__EXERCISE__:
The listing below holds a line with "of its box." and a later line with "for node in". Write out those two lines and every line between them, exactly, and nothing else.

# RECORDS FOR THE EXERCISE start

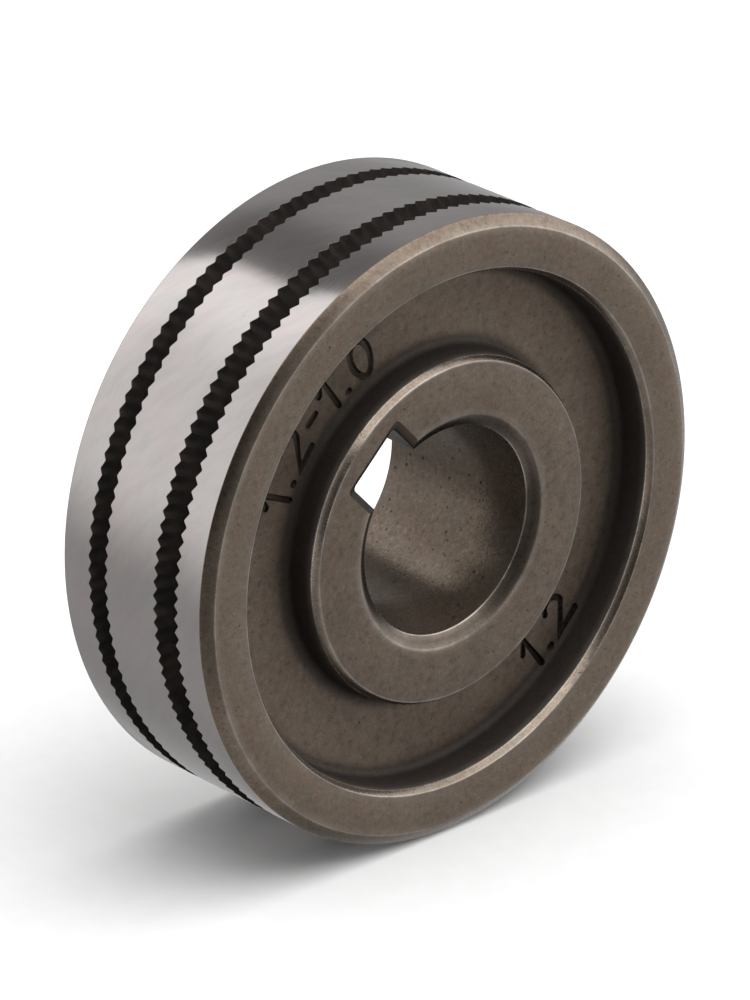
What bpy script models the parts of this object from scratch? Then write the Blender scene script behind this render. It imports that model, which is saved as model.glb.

# RECORDS FOR THE EXERCISE end
# RECORDS FOR THE EXERCISE start

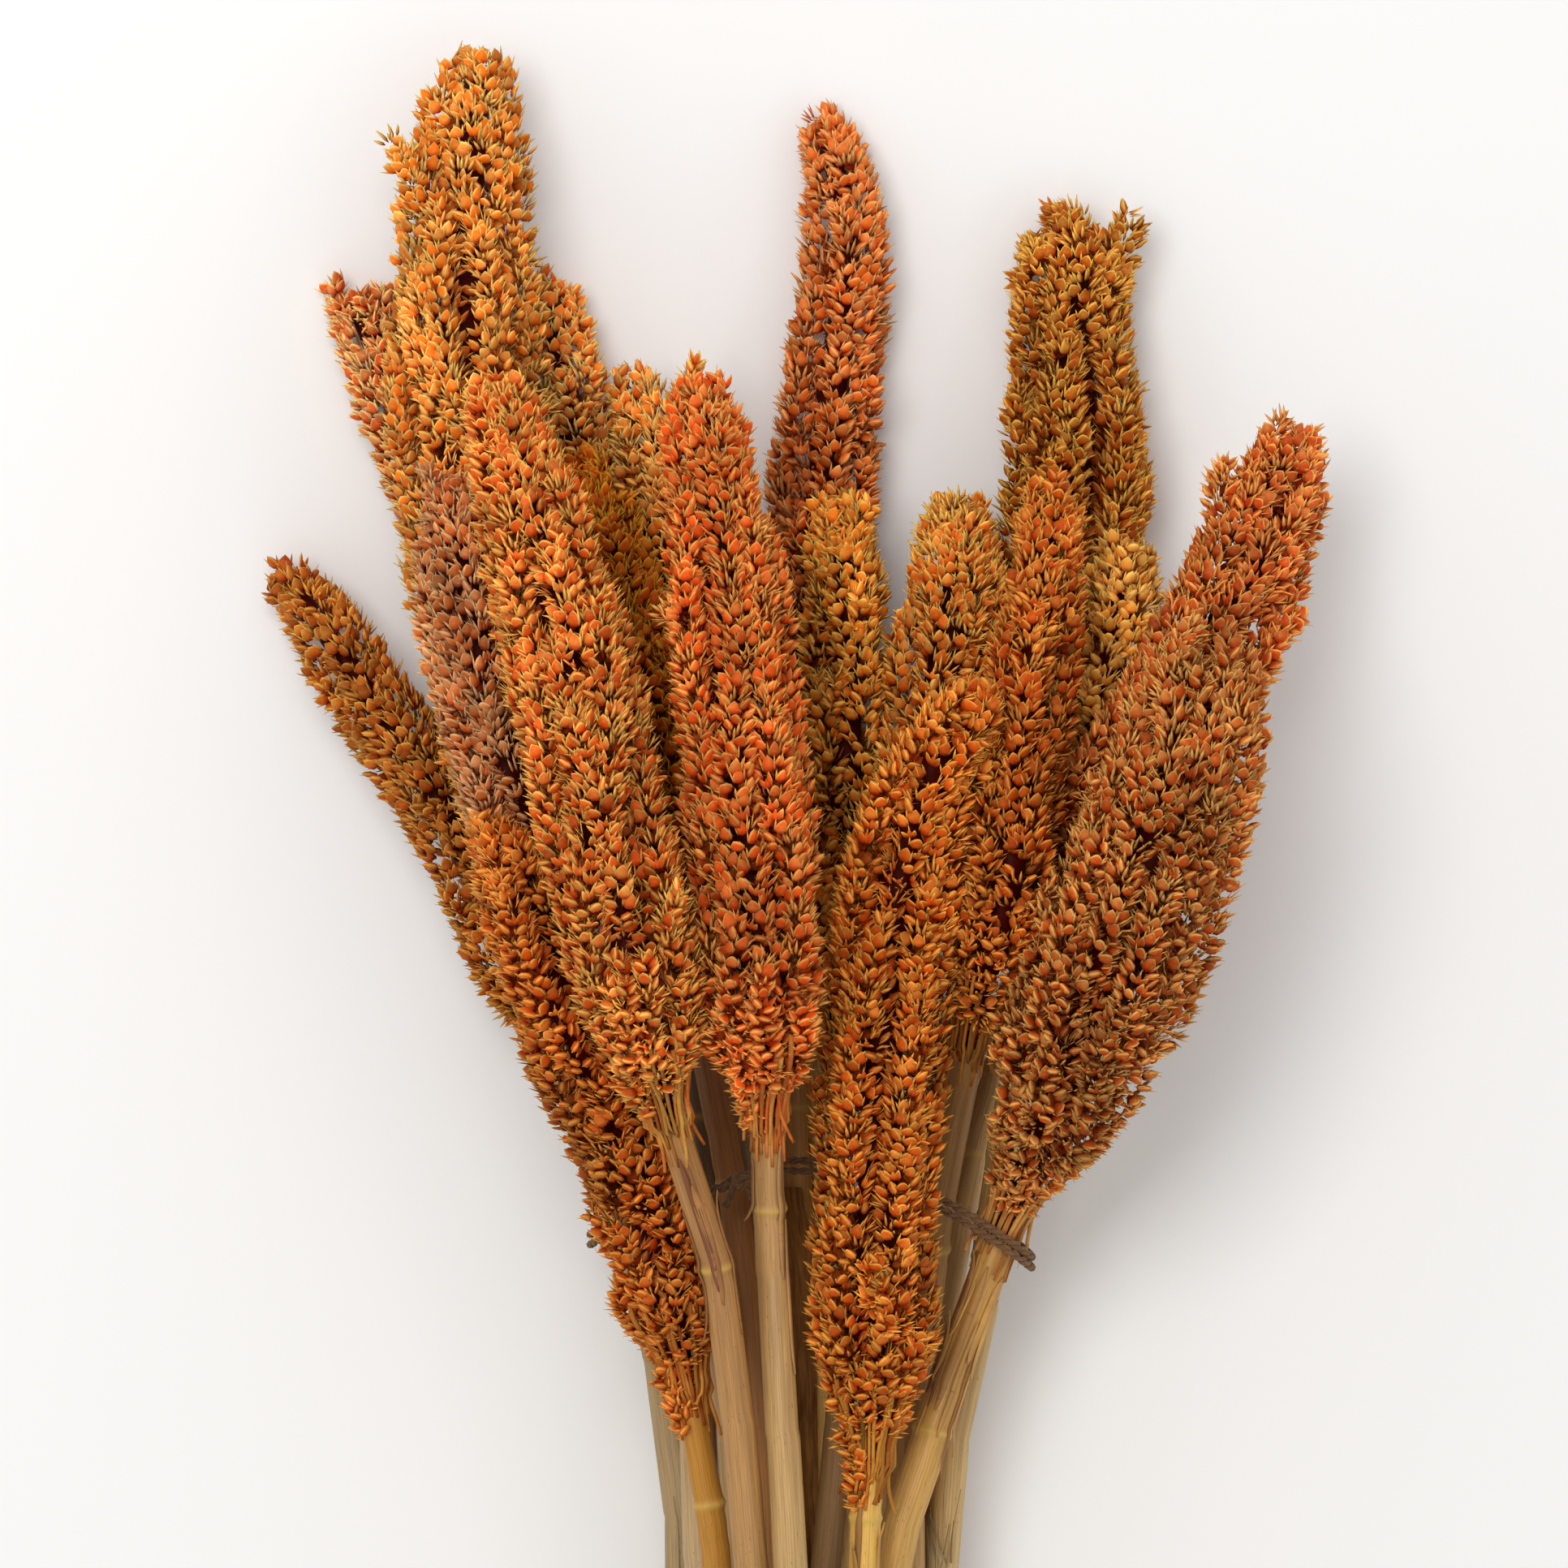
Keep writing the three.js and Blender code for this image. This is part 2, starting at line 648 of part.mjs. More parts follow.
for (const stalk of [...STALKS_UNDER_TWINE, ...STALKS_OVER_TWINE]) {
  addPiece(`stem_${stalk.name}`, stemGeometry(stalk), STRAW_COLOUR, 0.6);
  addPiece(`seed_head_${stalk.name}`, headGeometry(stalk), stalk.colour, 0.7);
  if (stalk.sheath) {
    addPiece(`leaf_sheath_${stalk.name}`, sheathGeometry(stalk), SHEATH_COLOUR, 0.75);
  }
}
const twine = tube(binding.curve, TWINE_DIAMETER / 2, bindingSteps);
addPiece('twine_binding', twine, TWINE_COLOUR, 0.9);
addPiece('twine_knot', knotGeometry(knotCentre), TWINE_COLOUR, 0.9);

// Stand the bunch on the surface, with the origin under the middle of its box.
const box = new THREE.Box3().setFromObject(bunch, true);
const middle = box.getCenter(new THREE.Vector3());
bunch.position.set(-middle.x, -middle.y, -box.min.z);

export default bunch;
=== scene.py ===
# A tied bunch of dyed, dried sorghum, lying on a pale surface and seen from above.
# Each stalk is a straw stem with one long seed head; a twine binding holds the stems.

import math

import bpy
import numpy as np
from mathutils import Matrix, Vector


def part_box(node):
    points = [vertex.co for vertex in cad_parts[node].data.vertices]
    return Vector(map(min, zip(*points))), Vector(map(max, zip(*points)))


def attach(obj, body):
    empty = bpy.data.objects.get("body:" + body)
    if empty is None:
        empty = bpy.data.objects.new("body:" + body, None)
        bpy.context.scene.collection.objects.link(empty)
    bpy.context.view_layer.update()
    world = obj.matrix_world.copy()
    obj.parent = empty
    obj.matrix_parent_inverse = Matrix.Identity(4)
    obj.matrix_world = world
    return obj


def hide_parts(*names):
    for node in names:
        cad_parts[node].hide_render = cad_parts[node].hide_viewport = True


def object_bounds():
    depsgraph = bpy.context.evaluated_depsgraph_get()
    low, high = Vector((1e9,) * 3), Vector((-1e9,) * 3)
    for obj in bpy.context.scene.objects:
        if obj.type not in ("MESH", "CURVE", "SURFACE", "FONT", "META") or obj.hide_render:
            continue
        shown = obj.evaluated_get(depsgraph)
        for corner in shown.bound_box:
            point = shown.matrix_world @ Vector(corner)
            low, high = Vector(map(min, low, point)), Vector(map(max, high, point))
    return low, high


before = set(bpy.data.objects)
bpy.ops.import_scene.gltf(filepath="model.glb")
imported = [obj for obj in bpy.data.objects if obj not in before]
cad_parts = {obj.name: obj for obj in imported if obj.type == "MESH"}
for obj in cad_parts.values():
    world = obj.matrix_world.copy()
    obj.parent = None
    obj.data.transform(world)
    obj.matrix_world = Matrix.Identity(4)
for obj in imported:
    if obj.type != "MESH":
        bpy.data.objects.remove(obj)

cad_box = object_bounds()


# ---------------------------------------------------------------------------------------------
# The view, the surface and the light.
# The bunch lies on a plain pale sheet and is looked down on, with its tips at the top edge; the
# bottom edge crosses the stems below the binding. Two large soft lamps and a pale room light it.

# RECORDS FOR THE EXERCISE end

__RESULT OF THE EXERCISE__:
// Stand the bunch on the surface, with the origin under the middle of its box.
const box = new THREE.Box3().setFromObject(bunch, true);
const middle = box.getCenter(new THREE.Vector3());
bunch.position.set(-middle.x, -middle.y, -box.min.z);

export default bunch;
=== scene.py ===
# A tied bunch of dyed, dried sorghum, lying on a pale surface and seen from above.
# Each stalk is a straw stem with one long seed head; a twine binding holds the stems.

import math

import bpy
import numpy as np
from mathutils import Matrix, Vector


def part_box(node):
    points = [vertex.co for vertex in cad_parts[node].data.vertices]
    return Vector(map(min, zip(*points))), Vector(map(max, zip(*points)))


def attach(obj, body):
    empty = bpy.data.objects.get("body:" + body)
    if empty is None:
        empty = bpy.data.objects.new("body:" + body, None)
        bpy.context.scene.collection.objects.link(empty)
    bpy.context.view_layer.update()
    world = obj.matrix_world.copy()
    obj.parent = empty
    obj.matrix_parent_inverse = Matrix.Identity(4)
    obj.matrix_world = world
    return obj


def hide_parts(*names):
    for node in names:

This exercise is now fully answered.